Wiley (2007) On the sustainability of Open Educational Resource initiatives in higher education
At the time of writing there were were over 2,500 OERs in existence, running from over 200 universities. Primary markets were the USA (1,700 courses), China (451 courses), Japan (350 courses) and France (178 courses). The non-HE OER market was also growing fast, mainly through free articles (e.g. Wikipedia).
Sustainability is defined here as the ability of the OER to continue meeting its aims and there are two sides to sustainability – being able to keep producing the resources and being able to keep distributing them.
There are costs associated with:
· Creation – writing, researching etc
· Storing
· Distributing – having enough bandwidth, compatibility of systems, localisation etc
· Licencing – ensuring that licencing principle (e.g. ShareAlike) are adhered to.
Wiley considers three OER models:
· MIT – there is a commitment to publish all the university’s courses openly and a massive organisation behind this to which MIT has allocated resources and secured funding from donors. The annual budget is US$4million.
· USU – similar to MIT but smaller in scale (US$127million p.a.). Also attracts donor support but unlikely to be sustainable.
· Rice Connexions – courses do not only originate at the university – authors are from all over the world. Most courses are not financially backed – they are provided voluntarily by authors.

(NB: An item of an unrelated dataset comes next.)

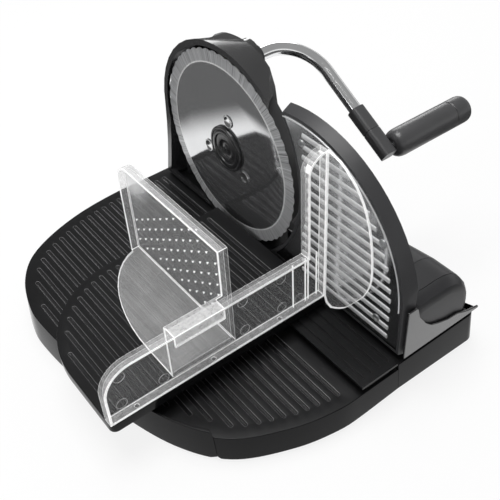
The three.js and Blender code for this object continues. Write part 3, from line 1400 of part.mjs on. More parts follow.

Wiley lists the following types of OE resources and media:
· Teaching resources – these assume that the teacher is already a subject matter expert and aim merely to support
· Learning resources – these need to be much more comprehensive
· Resource formats – e.g. JPG, PDF, HTML, XML Flash.
Different resource types and formats require different levels of input and therefore expenditure; they also may vary in their educational value.
Reuse of the resources also varies – they may be put into alternative formats, translated into another language, adapted for different cultures or teaching styles; making this as easy as possible will contribute to sustainability but can be at odds with the original design and format used.
A number of funding models have been proposed by:
· Downes:
· Endowment – interest earned from a capital sum invested
· Membership – organisations buy in and are allowed to influence the direction of the OER
· Donations
· Conversion – “consumers” are attracted by the free offer and eventually start paying
· Contributor-pay – authors pay to have their work “looked after”
· Sponsorship – from commercial organisations
· Institutional – sponsorship but from HEIs
· Governmental – the taxpayer pays
· Dholakai:
· Replacement – the OER takes over from existing resources and their budget is allocated to the OER
· Foundation – ongoing funding from various interest groups on the basis of the size and significance of the OER
· Segmentation – the OER can provide value-added services as a bolt-on and can charge for these services
· Voluntary support – fund raising.
If OERs are to be sustainable, there need to be incentives in place for authors to contribute and for institutions to participate.
OER projects need to take into account:
· What type of organisation/structure is needed to make the OER work
· What type and format of resources it needs and what can be done cost effectively as well as being pedagogically effective
· What kind of user resue is helpful and practical
· What funding it can attract and how it attracts it
· How it can contain costs generally
· Which funding model is most suitable.